▶ _GIVEN INFORMATION_:
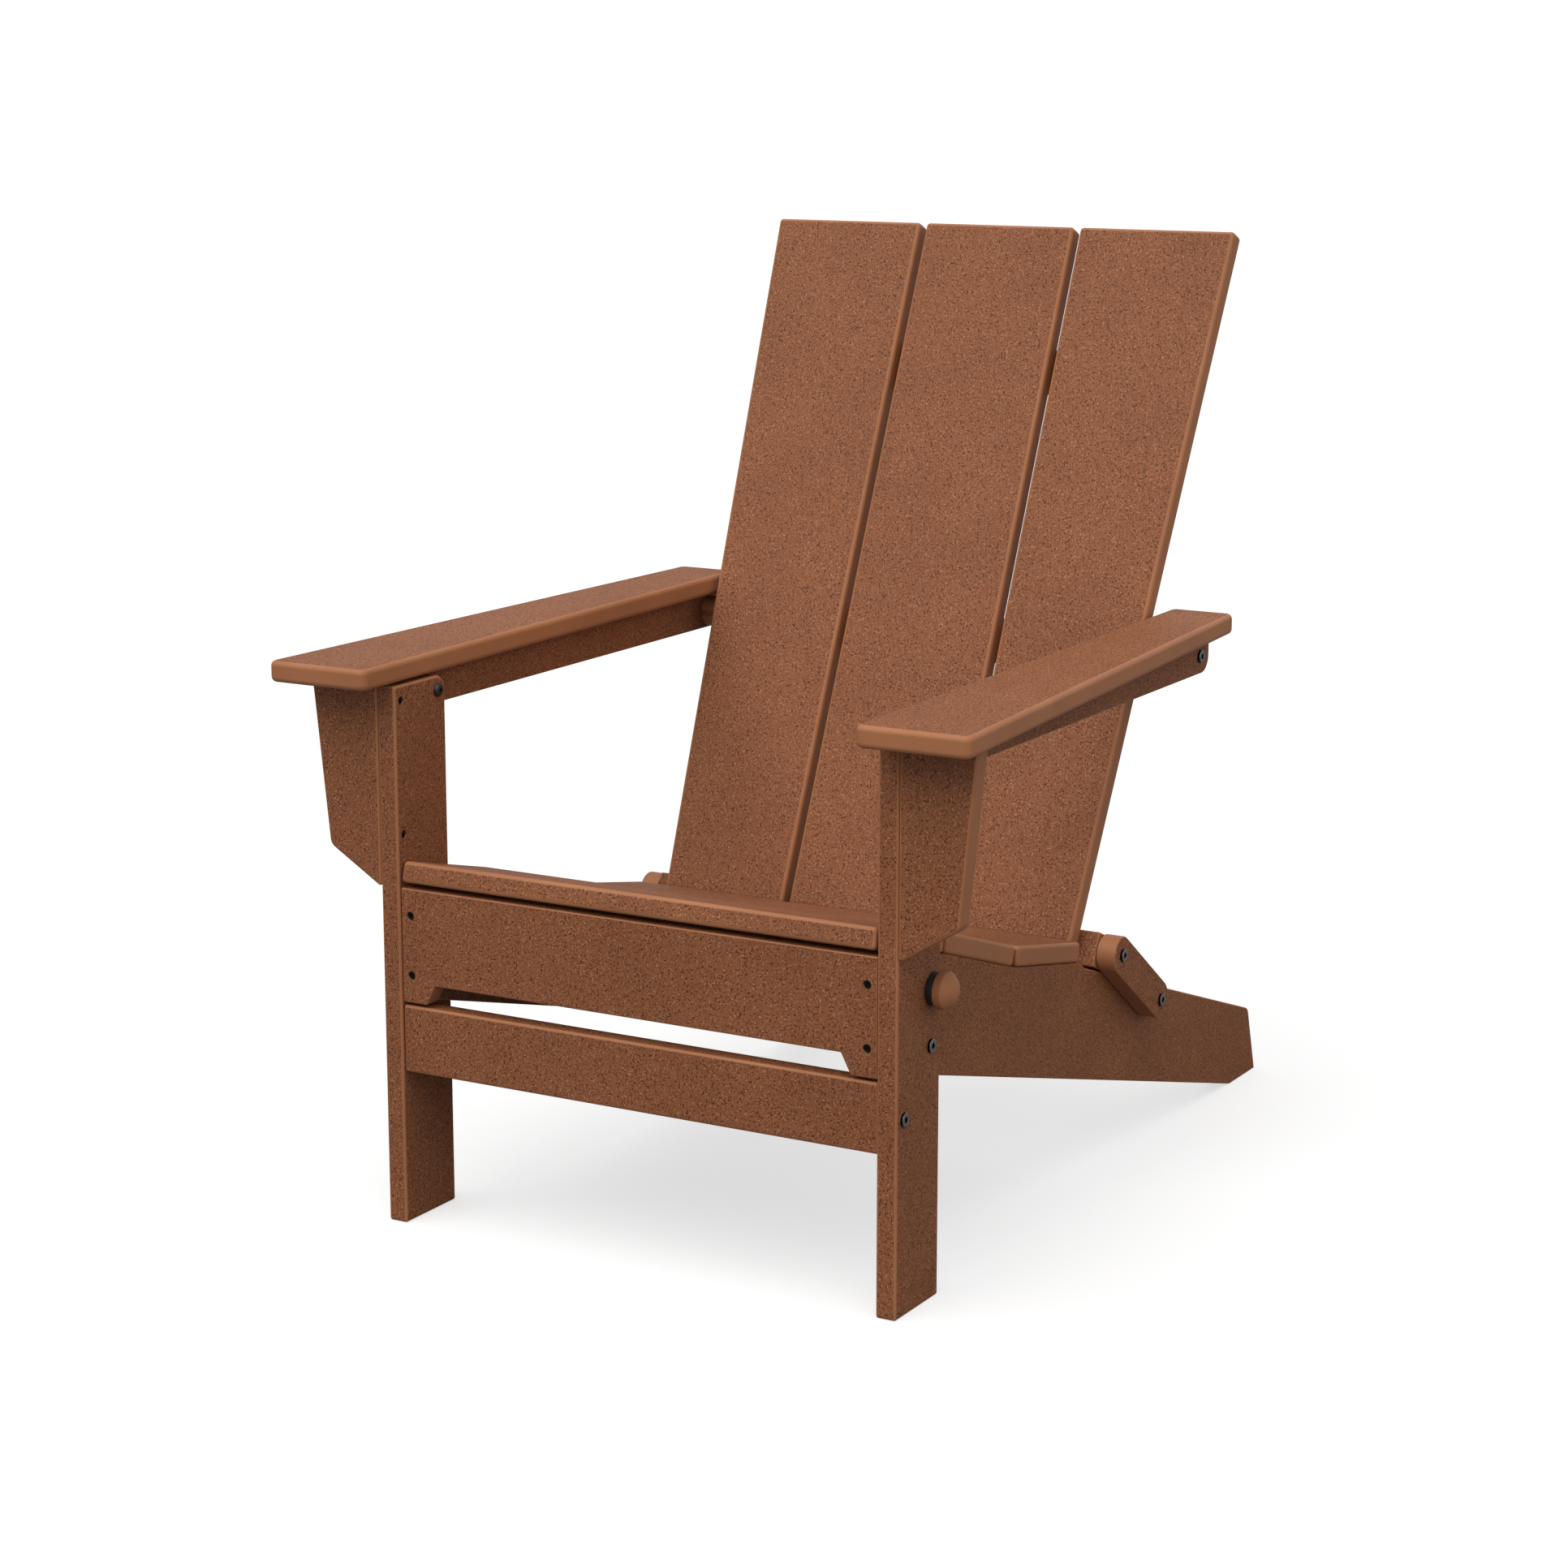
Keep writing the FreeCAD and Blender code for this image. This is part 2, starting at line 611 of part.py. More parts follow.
# ------------------------------------------------------------------ pieces: seat frame
def side_rail():
    crossings = [underside_crossing(a, b) for a, b in zip(SEAT, SEAT[1:])]
    rear_edge = SEAT[-1].underside_at(SEAT_REAR_Y)
    corners = [(APRON_REAR, APRON_BOTTOM, 0), (HEEL_Y - FOOT_LENGTH, 0, 0), (HEEL_Y, 0, 0),
               (HEEL_Y - TAIL_LEAN, TAIL_HEIGHT, TAIL_ROUND),
               (SEAT_REAR_Y + SHOULDER_DROP, rear_edge - SHOULDER_DROP, 0),
               (SEAT_REAR_Y, rear_edge, SHOULDER_ROUND)]
    corners += [(y, z, 0) for y, z in reversed(crossings)]
    corners += [(APRON_REAR, SEAT[0].underside_at(APRON_REAR), 0)]
    board = across(corners, RAIL_IN, RAIL_OUT, 0.0)
    board = softened_long_edges(board)
    x_low, x_high = RAIL_IN - 1, RAIL_OUT + 1
    holes = [shank_hole(x_low, x_high, LEG_PIVOT), shank_hole(x_low, x_high, LINK_PIVOT),
             rod(at(x_low, PEG_AXIS), at(x_high, PEG_AXIS), PEG_RADIUS + RUNNING)]
    holes += [s.hole() for slat in SEAT for s in seat_screws(slat)]
    return drilled(board, *holes, *[s.hole() for s in apron_screws()])


def softened_long_edges(board):
    """Round the rail's bottom, foot and tail edges, and leave the seat's bed square."""
    heel_fall = APRON_BOTTOM / (HEEL_Y - FOOT_LENGTH - APRON_REAR)
    chosen = []
    for edge in board.Edges:
        middle = edge.CenterOfMass
        rearward = middle.y - APRON_REAR
        crosswise = edge.BoundBox.XLength > BOARD / 2
        under = rearward > BOARD and middle.z < APRON_BOTTOM - rearward * heel_fall / 2
        if not crosswise and (under or middle.y > SEAT_REAR_Y + SHOULDER_DROP):
            chosen.append(edge)
    return board.makeFillet(EDGE_ROUND / 2, chosen)


def apron():
    step = RAIL_OUT - APRON_NOTCH_END
    top = SEAT[0].underside_at(APRON_REAR) - APRON_GAP
    notch = APRON_BOTTOM + APRON_NOTCH
    inner = step - APRON_NOTCH_SLANT
    corners = [(-RAIL_OUT, APRON_BOTTOM, 0), (-step, APRON_BOTTOM, 0), (-inner, notch, 0),
               (inner, notch, 0), (step, APRON_BOTTOM, 0), (RAIL_OUT, APRON_BOTTOM, 0),
               (RAIL_OUT, top, 0), (-RAIL_OUT, top, 0)]
    board = upright(corners, APRON_SETBACK, EDGE_ROUND / 2)
    holes = [s.hole() for s in apron_screws()]
    return drilled(board, *holes, *[mirrored(h) for h in holes])


def seat_slat(slat, half_length):
    board = across(slat.corners(), -half_length, half_length, SOFT_ROUND)
    holes = [s.hole() for s in seat_screws(slat)]
    return drilled(board, *holes, *[mirrored(h) for h in holes])


def save_seat_frame():
    rail = side_rail()
    for name, side in SIDES:
        save("side_rail_" + name, on_side(rail, side))
    save("apron", apron())
    for i, (name, slat) in enumerate(zip(SEAT_NAMES, SEAT)):
        half = LEG_IN - FRONT_SLAT_PLAY if i == 0 else RAIL_OUT
        save("seat_slat_" + name, seat_slat(slat, half))
    save("apron_screws", both_sides([s.solid() for s in apron_screws()]))
    save("seat_slat_screws", both_sides([s.solid() for slat in SEAT for s in seat_screws(slat)]))
    save("leg_pivot_bolts", both_sides([leg_pivot_bolt()]))
    save("leg_pivot_nuts", both_sides([hex_nut(at(RAIL_IN, LEG_PIVOT), V(-1, 0, 0))]))
    save("link_pivot_bolts", both_sides([link_pivot_bolt()]))
    save("link_pivot_nuts", both_sides([hex_nut(at(RAIL_IN, LINK_PIVOT), V(-1, 0, 0))]))


# ------------------------------------------------------------------ pieces: links
def link():
    """Flat bar with a round end about each of its two pivots."""
    (y0, z0), (y1, z1) = BACK_FOOT_PIVOT, LINK_PIVOT
    radius = LINK_WIDTH / 2
    start, end = V(RAIL_OUT + PIVOT_GAP, y0, z0), V(RAIL_OUT + PIVOT_GAP, y1, z1)
    ahead = (end - start).normalize()
    side = ahead.cross(V(1, 0, 0)) * radius
    edges = [
        Part.LineSegment(start + side, end + side),
        Part.Arc(end + side, end + ahead * radius, end - side),
        Part.LineSegment(end - side, start - side),
        Part.Arc(start - side, start - ahead * radius, start + side),
    ]
    body = Part.Face(Part.Wire([e.toShape() for e in edges])).extrude(V(BOARD, 0, 0))
    holes = [shank_hole(LEG_IN - 1, LEG_OUT + 1, p, RUNNING) for p in (BACK_FOOT_PIVOT, LINK_PIVOT)]
    return drilled(softened(body, EDGE_ROUND / 2), *holes)


def save_links():
    for name, side in SIDES:
        save("link_" + name, on_side(link(), side))


# ------------------------------------------------------------------ pieces: back
def back_slat_corners():
    """Outlines of the left, centre and right slats, in x and along the back."""
    edge = CENTRE_SLAT_WIDTH / 2
    inner = edge + BACK_SLAT_GAP
    low, high = BACK_BOTTOM_WIDTH / 2, BACK_TOP_WIDTH / 2
    left = [(inner, 0, 0), (low, 0, 0), (high, BACK_LENGTH, 0), (inner, BACK_LENGTH, 0)]
    right = [(-x, along, r) for x, along, r in reversed(left)]
    return {"left": left, "centre": rectangle(-edge, edge, 0, BACK_LENGTH), "right": right}


def mid_rail():
    """Cross rail with a level top and bottom, its front face leaning with the slats."""
    low_front = on_back(along_at(MID_RAIL_BOTTOM), BOARD)
    high_front = on_back(along_at(MID_RAIL_TOP), BOARD)
    corners = [low_front + (0,), (MID_RAIL_REAR, MID_RAIL_BOTTOM, 0),
               (MID_RAIL_REAR, MID_RAIL_TOP, 0), high_front + (0,)]
    board = across(corners, -RAIL_OUT, RAIL_OUT, EDGE_ROUND / 2)
    board = board.fuse(rod(at(-LEG_OUT, BACK_PIVOT), at(LEG_OUT, BACK_PIVOT), MID_RAIL_BOSS))
    shank = shank_hole(BACK_BOLT_END, LEG_OUT + 1, BACK_PIVOT)
    dowel = barrel_hole(at(BACK_BARREL, BACK_PIVOT), V(0, 0, 1))
    screw_holes = [s.hole() for s in MID_RAIL_SCREWS]
    return drilled(board, shank, dowel, mirrored(shank), mirrored(dowel), *screw_holes)


def low_rail():
    """Cross rail behind the slats' feet, between the links."""
    middle = (BACK_FOOT_PIVOT[0] - BACK_FOOT_Y) * SIN_R + (BACK_FOOT_PIVOT[1] - BACK_FOOT_Z) * COS_R
    half = LOW_RAIL_HEIGHT / 2
    corners = rectangle(-RAIL_OUT, RAIL_OUT, middle - half, middle + half)
    board = along_back(corners, BOARD, LOW_RAIL_DEPTH, EDGE_ROUND / 2)
    shank = shank_hole(BACK_BOLT_END, RAIL_OUT + 1, BACK_FOOT_PIVOT)
    dowel = barrel_hole(at(BACK_BARREL, BACK_FOOT_PIVOT), V(0, COS_R, -SIN_R))
    screw_holes = [s.hole() for s in LOW_RAIL_SCREWS]
    return drilled(board, shank, dowel, mirrored(shank), mirrored(dowel), *screw_holes)


def cleat():
    half = CLEAT_LENGTH / 2
    corners = rectangle(-half, half, CLEAT_START, CLEAT_START + CLEAT_WIDTH)
    board = along_back(corners, BOARD, BOARD, EDGE_ROUND / 2)
    return drilled(board, *[s.hole() for s in CLEAT_SCREWS])


def save_back():
    for name, corners in back_slat_corners().items():
        slat = along_back(corners, 0.0, BOARD, SOFT_ROUND)
        save("back_slat_" + name, drilled(slat, *[s.hole() for s in BACK_SCREWS]))
    save("upper_cleat", cleat())
    save("mid_cross_rail", mid_rail())
    save("low_cross_rail", low_rail())
    save("cleat_screws", Part.makeCompound([s.solid() for s in CLEAT_SCREWS]))
    save("mid_rail_screws", Part.makeCompound([s.solid() for s in MID_RAIL_SCREWS]))
    save("low_rail_screws", Part.makeCompound([s.solid() for s in LOW_RAIL_SCREWS]))
    rail_nuts = {"mid": (BACK_PIVOT, V(0, 0, 1)), "low": (BACK_FOOT_PIVOT, V(0, COS_R, -SIN_R))}
    for name, (pivot, axis) in rail_nuts.items():
        nut = barrel_nut(at(BACK_BARREL, pivot), axis, V(1, 0, 0))
        save(name + "_rail_barrel_nuts", both_sides([nut]))
    save("back_pivot_bolts", both_sides([back_pivot_bolt()]))
    save("back_foot_bolts", both_sides([back_foot_bolt()]))


os.makedirs("parts", exist_ok=True)
save_front_frame()
save_arms()
save_seat_frame()
save_links()
save_back()
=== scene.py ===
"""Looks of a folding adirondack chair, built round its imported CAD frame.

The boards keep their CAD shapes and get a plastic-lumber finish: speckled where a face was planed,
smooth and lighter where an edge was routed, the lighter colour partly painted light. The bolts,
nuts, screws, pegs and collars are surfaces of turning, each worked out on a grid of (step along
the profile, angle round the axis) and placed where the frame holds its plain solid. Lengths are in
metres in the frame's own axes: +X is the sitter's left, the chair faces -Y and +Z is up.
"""
from __future__ import annotations

import json
import logging
import math
from dataclasses import dataclass, field
from enum import Enum
from typing import ClassVar

import bpy
import numpy as np
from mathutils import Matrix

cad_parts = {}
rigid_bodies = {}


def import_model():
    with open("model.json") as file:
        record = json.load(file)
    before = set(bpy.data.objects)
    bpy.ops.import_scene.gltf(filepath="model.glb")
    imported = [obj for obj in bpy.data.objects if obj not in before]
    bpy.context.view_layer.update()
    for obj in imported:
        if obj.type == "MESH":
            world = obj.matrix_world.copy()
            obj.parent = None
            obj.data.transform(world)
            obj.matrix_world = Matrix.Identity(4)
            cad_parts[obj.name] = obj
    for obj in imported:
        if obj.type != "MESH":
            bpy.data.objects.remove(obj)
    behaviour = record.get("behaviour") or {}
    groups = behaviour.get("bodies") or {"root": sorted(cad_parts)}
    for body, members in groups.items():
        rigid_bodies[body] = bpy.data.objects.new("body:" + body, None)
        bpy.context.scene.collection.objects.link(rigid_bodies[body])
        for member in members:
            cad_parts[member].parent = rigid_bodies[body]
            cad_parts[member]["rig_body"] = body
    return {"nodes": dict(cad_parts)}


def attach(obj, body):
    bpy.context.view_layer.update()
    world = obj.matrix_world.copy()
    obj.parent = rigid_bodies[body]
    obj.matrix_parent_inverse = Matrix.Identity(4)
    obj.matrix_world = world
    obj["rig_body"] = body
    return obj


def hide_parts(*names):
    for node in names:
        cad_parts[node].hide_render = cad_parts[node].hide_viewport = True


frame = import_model()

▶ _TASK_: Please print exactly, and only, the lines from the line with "s in CLEAT_SCREWS]))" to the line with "before = set(bpy.data.objects)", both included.

▶ _ANSWER TO THE TASK_:
    save("cleat_screws", Part.makeCompound([s.solid() for s in CLEAT_SCREWS]))
    save("mid_rail_screws", Part.makeCompound([s.solid() for s in MID_RAIL_SCREWS]))
    save("low_rail_screws", Part.makeCompound([s.solid() for s in LOW_RAIL_SCREWS]))
    rail_nuts = {"mid": (BACK_PIVOT, V(0, 0, 1)), "low": (BACK_FOOT_PIVOT, V(0, COS_R, -SIN_R))}
    for name, (pivot, axis) in rail_nuts.items():
        nut = barrel_nut(at(BACK_BARREL, pivot), axis, V(1, 0, 0))
        save(name + "_rail_barrel_nuts", both_sides([nut]))
    save("back_pivot_bolts", both_sides([back_pivot_bolt()]))
    save("back_foot_bolts", both_sides([back_foot_bolt()]))


os.makedirs("parts", exist_ok=True)
save_front_frame()
save_arms()
save_seat_frame()
save_links()
save_back()
=== scene.py ===
"""Looks of a folding adirondack chair, built round its imported CAD frame.

The boards keep their CAD shapes and get a plastic-lumber finish: speckled where a face was planed,
smooth and lighter where an edge was routed, the lighter colour partly painted light. The bolts,
nuts, screws, pegs and collars are surfaces of turning, each worked out on a grid of (step along
the profile, angle round the axis) and placed where the frame holds its plain solid. Lengths are in
metres in the frame's own axes: +X is the sitter's left, the chair faces -Y and +Z is up.
"""
from __future__ import annotations

import json
import logging
import math
from dataclasses import dataclass, field
from enum import Enum
from typing import ClassVar

import bpy
import numpy as np
from mathutils import Matrix

cad_parts = {}
rigid_bodies = {}


def import_model():
    with open("model.json") as file:
        record = json.load(file)
    before = set(bpy.data.objects)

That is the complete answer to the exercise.